SBCs were deployed into Atlantic’s network, allowing for a defined anchor point of voice traffic. This allowed QoS policies not otherwise feasible in a fully hosted configuration, including the ability to have inbound packets to the customer marked correctly for QoS inside the network. Bringing it all together Atlantic Broadband’s approach pulled together a mix of off-the-shelf, hosted, and custom built solutions. (See Figure 6.) While Atlantic started off with a strong preference to own and manage all components of a service offering, a combination of existing infrastructure, hosted solutions and custom-built applications emerged as the appropriate path for a quick entrance into the SMB phone market. Leveraging existing platforms, taking advantage of existing technology partnerships, getting creative with custom software, and realigning its approach to capacity management, Atlantic Broadband quickly put in place a solid platform to support its SMB phone opportunity. Walter Hubley is vice president, information technology and program management, for Atlantic Broadband.
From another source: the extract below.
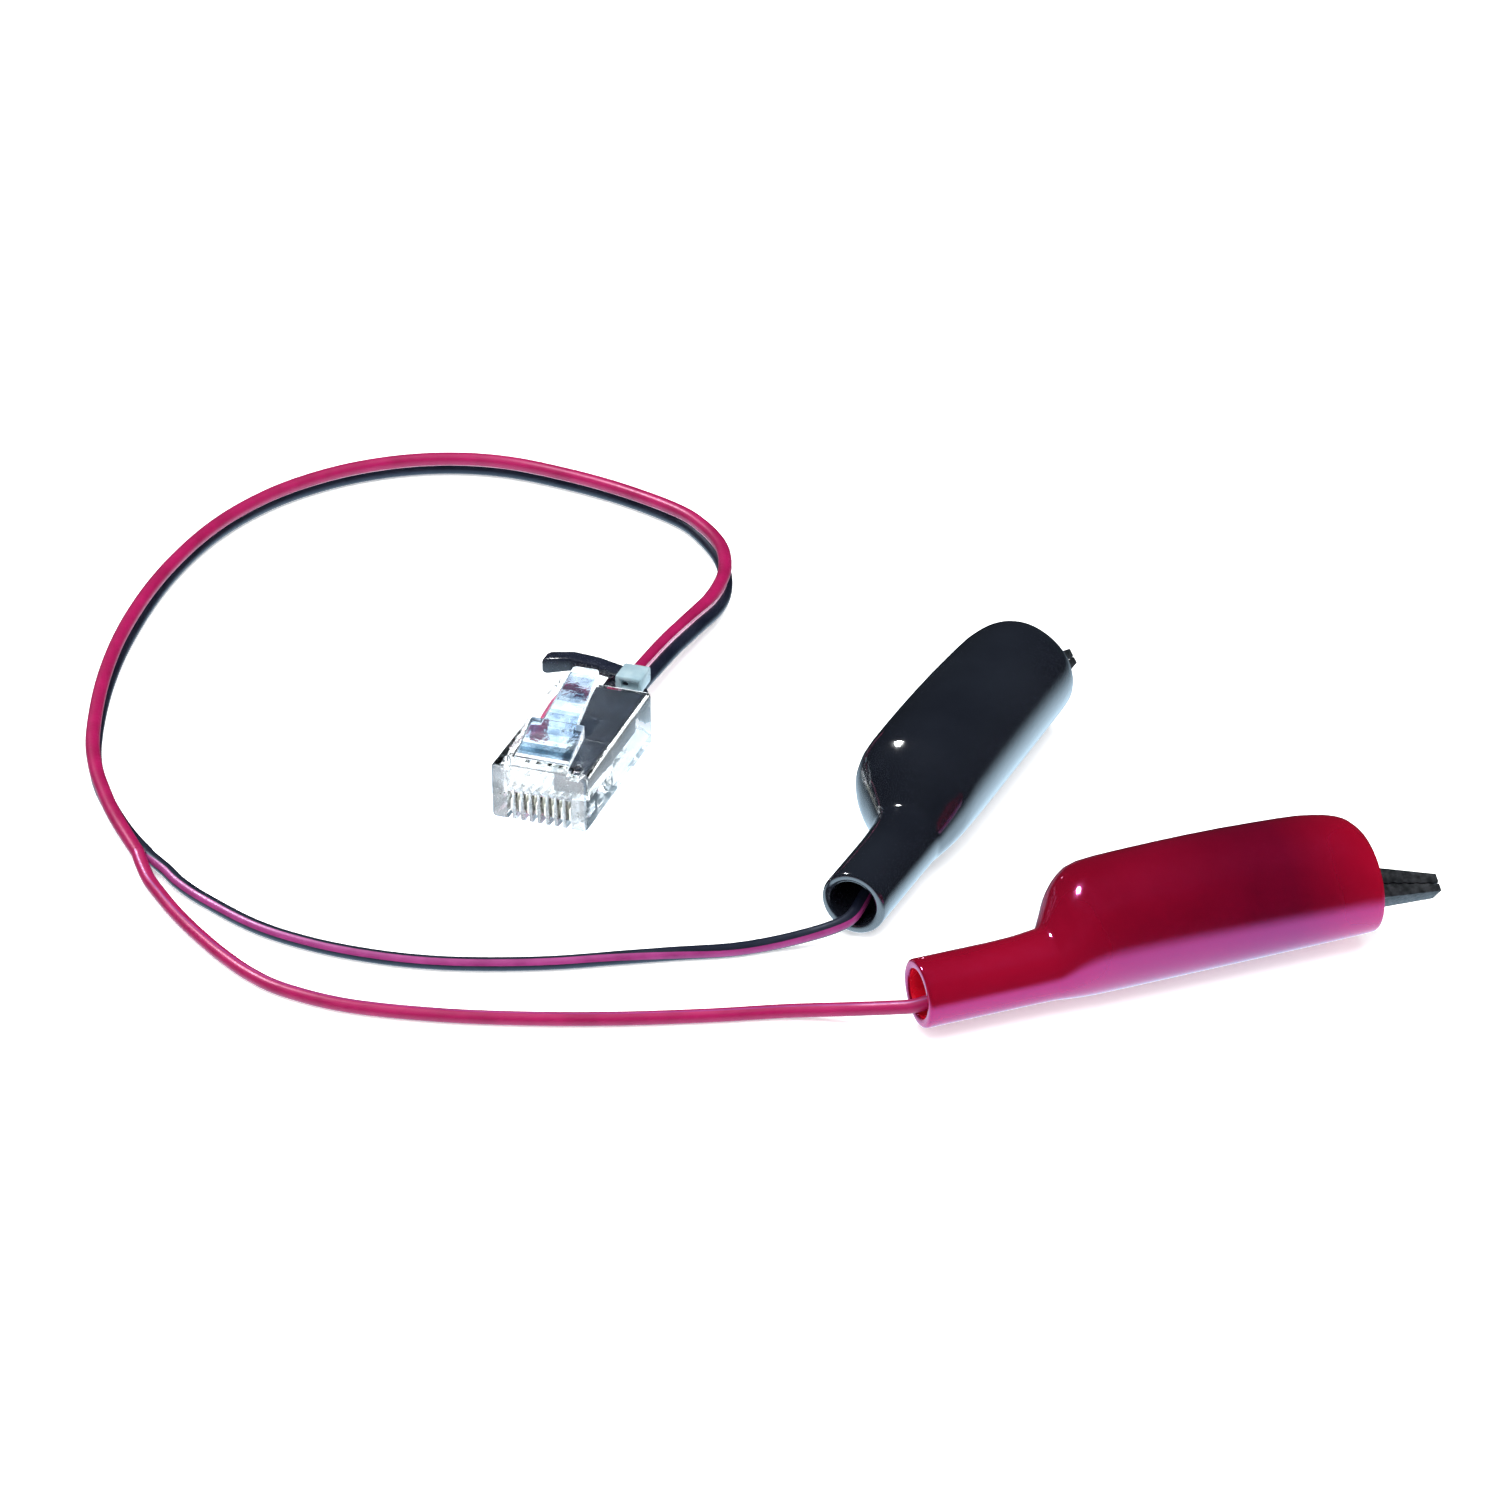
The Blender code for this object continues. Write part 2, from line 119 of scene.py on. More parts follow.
BLACK_ROUTE = (
    (-90.53, -1.0, 1.31),
    (-90.06, -1.91, 1.34),
    (-88.95, -3.45, 1.36),
    (-87.6, -5.2, 1.3),
    (-85.94, -7.45, 1.1),
    (-82.74, -10.55, 0.8),
    (-76.54, -15.95, 0.8),
    (-69.94, -19.55, 0.8),
    (-63.14, -21.85, 0.8),
    (-56.74, -23.05, 0.8),
    (-50.24, -23.35, 0.8),
    (-43.64, -23.05, 0.8),
    (-37.34, -22.15, 0.8),
    (-30.84, -21.25, 0.8),
    (-24.94, -20.55, 0.8),
    (-20.54, -19.45, 0.9),
    (-16.54, -18.65, 1.5),
    (-13.54, -18.25, 2.35),
    (-11.74, -17.35, 2.95),
    (-10.34, -14.45, 3.55),
    (-8.99, -11.25, 4.1),
)

# How the twin cord turns along its length: share of the length, and the angle in
# degrees of the red conductor above the inner side of the loop.
PAIR_TWIST = (
    (0.0, 8.0),
    (0.07, 16.0),
    (0.13, 28.0),
    (0.17, 52.0),
    (0.205, 86.0),
    (0.245, 104.0),
    (0.29, 84.0),
    (0.34, 76.0),
    (0.42, 75.0),
    (0.55, 74.0),
    (0.65, 82.0),
    (0.75, 99.0),
    (0.88, 94.0),
    (0.925, 100.0),
    (0.95, 112.0),
    (0.975, 125.0),
    (1.0, 150.0),
)


# Meshes

SHARP_ANGLE = 38.0
FINE_STEPS = 16


def loft(rings, closed=False):
    """A surface through rings of equal point counts; its ends are capped unless the
    rings close on themselves. The caps are the last two faces."""
    mesh = bmesh.new()
    rows = [[mesh.verts.new(point) for point in ring] for ring in rings]
    count = len(rows[0])
    spans = len(rows) if closed else len(rows) - 1
    for index in range(spans):
        near = rows[index]
        far = rows[(index + 1) % len(rows)]
        for step in range(count):
            after = (step + 1) % count
            mesh.faces.new((near[step], near[after], far[after], far[step]))
    if not closed:
        mesh.faces.new(rows[0])
        mesh.faces.new(rows[-1])
    return mesh


def box(x0, x1, y0, y1, z0, z1):
    rings = []
    for y in (y0, y1):
        rings.append([(x0, y, z0), (x1, y, z0), (x1, y, z1), (x0, y, z1)])
    return loft(rings)


def circle(radius, sides):
    turns = [2.0 * math.pi * step / sides for step in range(sides)]
    return [(radius * math.cos(turn), radius * math.sin(turn)) for turn in turns]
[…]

Reach him at firstname.lastname@example.org. Shane Schilling is director of Network Operations for Atlantic Broadband. Reach him at email@example.com. Sidebar: ABB at aGlance Atlantic Broadband, headquartered in Quincy, MA, is the nation’s 15th largest cable operator. It provides video, voice and data services to 286,000 customers across seven states on the east coast of the United States. It has residential and business customers in service areas ranging from metropolitan markets like Miami Beach, FL, to the more rural and mountainous areas of western Pennsylvania and West Virginia. Organized in four separate operating regions, Atlantic Broadband is a mix of larger interconnected markets and smaller non-contiguous standalone sites; this market composition adds to its challenge of right-sizing technology solutions.